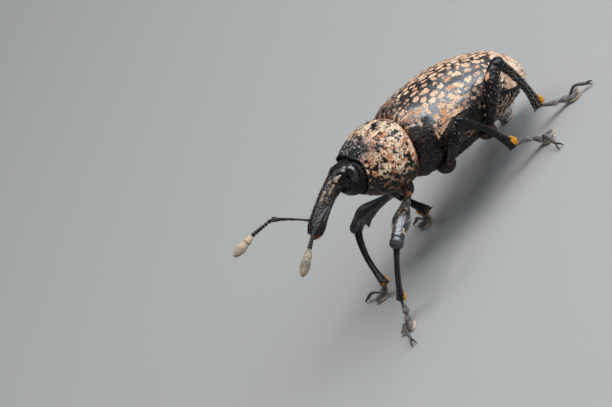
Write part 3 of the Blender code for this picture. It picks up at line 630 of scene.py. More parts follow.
def hindbody(looks):
    """Breast and belly in one skin, from inside the prothorax to the tail, with their seams and plates."""
    s = np.linspace(-0.35, 10.62, 250)
    at = np.maximum(s, 0.0)
    neck = 0.30 * (1 - ease(-0.05, 0.22, s))
    inset = 0.06 + neck + 0.10 * ease(9.0, 10.3, s)
    end = 1 - 0.93 * ease(10.05, 10.64, s) ** 2
    columns = 100
    share = np.linspace(0, 1, 240)[None, :]
    top_turn = edge_turn(at)[:, None] + 0.10
    turn = -math.pi / 2 + (top_turn + math.pi / 2) * share
    l, u = section(HINDBODY, at, turn, inset[:, None], FLANK_POWER)
    middle = smooth(HINDBODY, at)[:, 2][:, None] - 0.25
    l, u = l * end[:, None], middle + (u - middle) * end[:, None]
    left = spread_evenly(np.stack([l, u], -1), columns)
    right = left[:, ::-1] * (-1, 1)
    ring = np.concatenate([left, right], axis=1)[:, :-1]
    s_grid = np.broadcast_to(s[:, None], ring.shape[:2])
    slant = front_slant(np.maximum(s_grid, 0), ring[..., 1])
    body = np.stack([-s_grid + slant, ring[..., 0], ring[..., 1]], -1)
    skin = Skin(placed(body))

    # Seams: between the belly's plates, round the side plate of the hind breast, and along the belly's edge
    edge = smooth(ELYTRON_EDGE, at)[:, 0][:, None]
    below = edge - ring[..., 1]
    breast = 1 - ease(4.6, 4.8, s_grid)
    seams = sum(around(at_seam, s_grid, 0.05) for at_seam in VENTRITES) * ease(-0.2, 0.1, below)
    seams = seams + around(0.78, below, 0.035) * breast * ease(1.7, 1.9, s_grid)
    seams = seams + around(1.72 + 0.25 * (below - 1.0), s_grid, 0.045) * ease(0.0, 0.2, below)
    seams = seams + 0.7 * around(0.0, ring[..., 0], 0.035) * breast
    wrinkle = 0.6 * rough_noise(body * (2.2, 1, 0.8), 0.30, 61)
    wrinkle = wrinkle + 0.4 * rough_noise(body * (0.8, 1, 2.5), 0.28, 65)
    near, second, draw = cells(body, 0.20, 62)
    hollow = ease(0.42, 0.12, near)
    flank = ease(0.9, 0.2, np.abs(below - 0.9))
    height = -0.09 * np.minimum(seams, 1) + (0.13 + 0.11 * ease(1.5, 2.0, s_grid)) * (wrinkle - 0.5)
    height = height - 0.05 * hollow
    skin.lift(height * ease(-0.3, 0.3, s_grid))

    patchy = rough_noise(body, 0.7, 63)
    behind_leg = around(2.9, s_grid, 0.75) * around(1.5, below, 0.6)
    belly = ease(4.8, 5.6, s_grid)
    amount = 0.33 + 0.26 * behind_leg + 0.41 * belly * ease(0.1, 0.4, below)
    amount = amount - 0.06 * (1 - ease(1.6, 2.2, s_grid))
    scaly = ease(0.0, 0.10, amount - patchy) * ease(0.52, 0.34, near) * (draw > 0.25)
    colour = mix(ORANGE_TAN, PALE_TAN, np.clip(0.2 + 0.75 * belly + 0.5 * (draw - 0.5), 0, 1))
    skin.paint(BROWN_BLACK, 0.35 * ease(0.45, 0.75, noise(body, 0.8, 64)))
    skin.paint(RUST, 0.20 * np.minimum(seams, 1) * flank + 0.25 * ease(0.44, 0.38, wrinkle) * breast)
    skin.paint(colour, 0.85 * scaly)
    hanging = ease(1.35, 1.50, s_grid) * ease(0.05, -0.08, below - 0.72 + 0.50 * (s_grid - 1.55))
    hanging = hanging * ease(0.06, 0.0, rough_noise(body, 0.34, 67) - 0.62)
    hanging = hanging * ease(0.03, 0.12, second - near)
    skin.paint(grainy(mix(TAN, PALE_TAN, noise(body, 0.5, 68)), body, 69), hanging)
    skin.flecks = np.maximum(scaly, hanging)
    skin.scaly = np.maximum(skin.flecks, 0.35 * breast * ease(1.5, 0.9, below))
    # Painted shade: the front of the hind body, tucked inside the prothorax, is painted darker black.
    skin.paint(BLACK * 0.6, 0.9 * (1 - ease(-0.1, 0.3, s_grid)))
    piece("breast_and_belly_skin", [skin], looks["cuticle"], "black_cuticle", "thorax", "abdomen")
    return skin


def scutellum(looks):
    """The small shield between the wing covers' bases."""
    height = smooth(HINDBODY, 0.75)[0][1]
    middle = placed((-0.80, 0.0, height - 0.10))
    axes = [direction((1, 0, 0.05)), direction((0, 1, 0)), direction((0, 0, 1))]
    skin = Skin(globe(middle, axes, (0.36, 0.26, 0.14), 24, 40))
    skin.lift(0.02 * (noise(skin.points, 0.12, 71) - 0.5))
    skin.paint(BROWN_BLACK, 0.5 + 0 * skin.scaly)
    piece("scutellum_shield", [skin], looks["cuticle"], "black_cuticle", "scutellum")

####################

Each line above is to be repeated exactly.

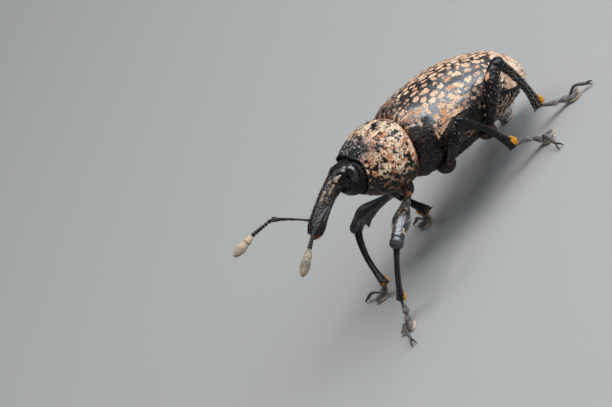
Write part 3 of the Blender code for this picture. It picks up at line 630 of scene.py. More parts follow.
def hindbody(looks):
    """Breast and belly in one skin, from inside the prothorax to the tail, with their seams and plates."""
    s = np.linspace(-0.35, 10.62, 250)
    at = np.maximum(s, 0.0)
    neck = 0.30 * (1 - ease(-0.05, 0.22, s))
    inset = 0.06 + neck + 0.10 * ease(9.0, 10.3, s)
    end = 1 - 0.93 * ease(10.05, 10.64, s) ** 2
    columns = 100
    share = np.linspace(0, 1, 240)[None, :]
    top_turn = edge_turn(at)[:, None] + 0.10
    turn = -math.pi / 2 + (top_turn + math.pi / 2) * share
    l, u = section(HINDBODY, at, turn, inset[:, None], FLANK_POWER)
    middle = smooth(HINDBODY, at)[:, 2][:, None] - 0.25
    l, u = l * end[:, None], middle + (u - middle) * end[:, None]
    left = spread_evenly(np.stack([l, u], -1), columns)
    right = left[:, ::-1] * (-1, 1)
    ring = np.concatenate([left, right], axis=1)[:, :-1]
    s_grid = np.broadcast_to(s[:, None], ring.shape[:2])
    slant = front_slant(np.maximum(s_grid, 0), ring[..., 1])
    body = np.stack([-s_grid + slant, ring[..., 0], ring[..., 1]], -1)
    skin = Skin(placed(body))

    # Seams: between the belly's plates, round the side plate of the hind breast, and along the belly's edge
    edge = smooth(ELYTRON_EDGE, at)[:, 0][:, None]
    below = edge - ring[..., 1]
    breast = 1 - ease(4.6, 4.8, s_grid)
    seams = sum(around(at_seam, s_grid, 0.05) for at_seam in VENTRITES) * ease(-0.2, 0.1, below)
    seams = seams + around(0.78, below, 0.035) * breast * ease(1.7, 1.9, s_grid)
    seams = seams + around(1.72 + 0.25 * (below - 1.0), s_grid, 0.045) * ease(0.0, 0.2, below)
    seams = seams + 0.7 * around(0.0, ring[..., 0], 0.035) * breast
    wrinkle = 0.6 * rough_noise(body * (2.2, 1, 0.8), 0.30, 61)
    wrinkle = wrinkle + 0.4 * rough_noise(body * (0.8, 1, 2.5), 0.28, 65)
    near, second, draw = cells(body, 0.20, 62)
    hollow = ease(0.42, 0.12, near)
    flank = ease(0.9, 0.2, np.abs(below - 0.9))
    height = -0.09 * np.minimum(seams, 1) + (0.13 + 0.11 * ease(1.5, 2.0, s_grid)) * (wrinkle - 0.5)
    height = height - 0.05 * hollow
    skin.lift(height * ease(-0.3, 0.3, s_grid))

    patchy = rough_noise(body, 0.7, 63)
    behind_leg = around(2.9, s_grid, 0.75) * around(1.5, below, 0.6)
    belly = ease(4.8, 5.6, s_grid)
    amount = 0.33 + 0.26 * behind_leg + 0.41 * belly * ease(0.1, 0.4, below)
    amount = amount - 0.06 * (1 - ease(1.6, 2.2, s_grid))
    scaly = ease(0.0, 0.10, amount - patchy) * ease(0.52, 0.34, near) * (draw > 0.25)
    colour = mix(ORANGE_TAN, PALE_TAN, np.clip(0.2 + 0.75 * belly + 0.5 * (draw - 0.5), 0, 1))
    skin.paint(BROWN_BLACK, 0.35 * ease(0.45, 0.75, noise(body, 0.8, 64)))
    skin.paint(RUST, 0.20 * np.minimum(seams, 1) * flank + 0.25 * ease(0.44, 0.38, wrinkle) * breast)
    skin.paint(colour, 0.85 * scaly)
    hanging = ease(1.35, 1.50, s_grid) * ease(0.05, -0.08, below - 0.72 + 0.50 * (s_grid - 1.55))
    hanging = hanging * ease(0.06, 0.0, rough_noise(body, 0.34, 67) - 0.62)
    hanging = hanging * ease(0.03, 0.12, second - near)
    skin.paint(grainy(mix(TAN, PALE_TAN, noise(body, 0.5, 68)), body, 69), hanging)
    skin.flecks = np.maximum(scaly, hanging)
    skin.scaly = np.maximum(skin.flecks, 0.35 * breast * ease(1.5, 0.9, below))
    # Painted shade: the front of the hind body, tucked inside the prothorax, is painted darker black.
    skin.paint(BLACK * 0.6, 0.9 * (1 - ease(-0.1, 0.3, s_grid)))
    piece("breast_and_belly_skin", [skin], looks["cuticle"], "black_cuticle", "thorax", "abdomen")
    return skin


def scutellum(looks):
    """The small shield between the wing covers' bases."""
    height = smooth(HINDBODY, 0.75)[0][1]
    middle = placed((-0.80, 0.0, height - 0.10))
    axes = [direction((1, 0, 0.05)), direction((0, 1, 0)), direction((0, 0, 1))]
    skin = Skin(globe(middle, axes, (0.36, 0.26, 0.14), 24, 40))
    skin.lift(0.02 * (noise(skin.points, 0.12, 71) - 0.5))
    skin.paint(BROWN_BLACK, 0.5 + 0 * skin.scaly)
    piece("scutellum_shield", [skin], looks["cuticle"], "black_cuticle", "scutellum")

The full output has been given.